Inference is 89× faster than DiffBIR (0.57s vs. 50.81s) with 34% fewer parameters.
CaVE is the core driver of performance gains (MANIQA 18% higher than DAPE).
Dual learning substantially outperforms purely explicit or purely implicit learning.

Highlights & Insights¶

Elegant exploitation of compression priors: Rather than merely predicting QF, the model also employs a reconstruction objective to understand the full compression process—a generalizable idea of using multi-task learning to enrich representations.
Lightweight design: CaVE relies only on a UNet encoder (without a full UNet), making it far more lightweight than auxiliary modules such as ControlNet or DAPE.
No distillation required: Unlike OSEDiff, CODiff replaces distillation with GAN training, removing the performance ceiling imposed by a teacher model.
t-SNE visualization: Intuitively demonstrates how dual learning enables generalization to unseen compression levels.
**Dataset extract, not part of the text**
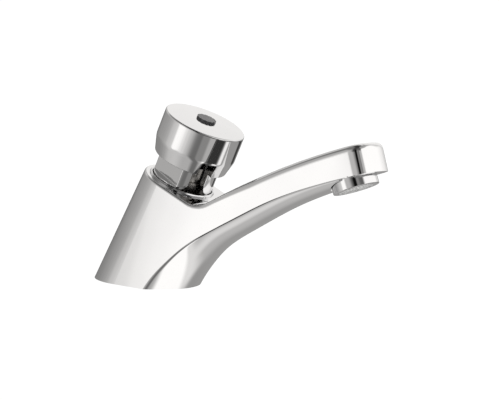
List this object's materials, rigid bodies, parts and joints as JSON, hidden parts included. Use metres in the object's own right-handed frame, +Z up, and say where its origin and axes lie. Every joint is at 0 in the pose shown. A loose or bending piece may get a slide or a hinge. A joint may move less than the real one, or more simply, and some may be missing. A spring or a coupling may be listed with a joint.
{
  "type": "push timed tap",
  "caption": "Chrome push timed tap: leaning column with a big push button, a long rising spout with an outlet fitting under its head, and a threaded shank below.",
  "frame": {"origin": "on the inlet shank's axis, at the face of the deck that the foot stands on", "axes": "+X towards the spout, +Z up out of the deck, +Y to the left of someone looking along +X"},
  "size_m": [0.1728, 0.05, 0.1516],
  "materials": {
    "chrome_body": "polished chrome plate over cast brass",
    "chrome_button": "polished chrome plate",
    "chrome_trim": "polished chrome plate",
    "chrome_outlet": "polished chrome plate",
    "bonnet_brass": "dark turned brass",
    "nut_brass": "turned brass",
    "shank_brass": "turned brass with a rolled thread",
    "seat_steel": "turned stainless steel",
    "spindle_steel": "ground stainless steel",
    "spring_steel": "drawn stainless wire",
    "filter_steel": "perforated stainless sheet",
    "zinc_steel": "bright zinc",
    "seal_rubber": "black moulded rubber",
    "dark_plug": "dark moulded plastic",
    "pale_plastic": "pale moulded plastic",
    "grey_plastic": "grey moulded plastic"
  },
  "bodies": {
    "tap": {"body": "chrome_body", "trim_ring": "chrome_trim", "bonnet": "bonnet_brass", "bonnet_seal": "seal_rubber", "spindle_seal": "seal_rubber", "timing_cylinder": "pale_plastic", "valve_seat": "seat_steel", "seat_ring": "seal_rubber", "inlet_filter": "filter_steel", "return_spring": "spring_steel", "outlet_shell": "chrome_outlet", "outlet_grid": "grey_plastic", "jet_plate": "pale_plastic", "outlet_screen": "grey_plastic", "outlet_washer": "seal_rubber", "inlet_shank": "shank_brass", "shank_seal": "seal_rubber", "base_gasket": "seal_rubber", "rubber_washer": "seal_rubber", "steel_washer": "zinc_steel", "backnut": "nut_brass", "locating_pin": "zinc_steel"},
    "button": {"push_cap": "chrome_button", "index_plug": "dark_plug", "cap_nut": "nut_brass", "spindle": "spindle_steel", "timing_needle": "spindle_steel", "spring_cup": "seat_steel", "piston": "pale_plastic", "piston_seal": "seal_rubber", "piston_clip": "spring_steel", "valve_washer": "seal_rubber", "valve_nut": "nut_brass"}
  },
  "joints": [
    {"name": "button_push", "type": "slide", "parent": "tap", "child": "button", "axis": [-0.3853, 0, -0.9228], "range_m": [0, 0.006], "stiffness_N_per_m": 1500, "springref_m": -0.008, "deforming": ["return_spring"]}
  ]
}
Limitations & Future Work¶

The training QF range is 8–95; generalization to extremely low QF values (1–7) relies on the implicit extrapolation capacity of dual learning.
The method is designed specifically for JPEG compression and does not explore modern formats such as WebP or HEIF.
GAN training may introduce mode collapse risks.
Evaluation is not conducted on real-world compressed images (as opposed to synthetically degraded ones).
The UNet decoder of CaVE is used only during Stage 1 training and discarded in Stage 2, resulting in some computational overhead.

FBCNN first proposed predicting an adjustable QF as a compression prior; CODiff substantially improves upon this via dual learning.
OSEDiff demonstrated the viability of one-step diffusion for image restoration; CODiff further demonstrates the importance of domain-specific priors.
The design philosophy of CaVE (multi-task representation extraction) is generalizable to other degradation types (blur, noise).

Rating¶

Novelty: ⭐⭐⭐⭐ — The dual learning strategy and injection of compression priors into a diffusion model constitute an effective and novel design.
Experimental Thoroughness: ⭐⭐⭐⭐ — Three datasets, multiple QF levels, comprehensive metric suite, and complete ablation study.
Writing Quality: ⭐⭐⭐⭐ — Clear figures; t-SNE visualizations are persuasive.
Value: ⭐⭐⭐⭐⭐ — High practical value with fast inference, strong performance, and open-source code.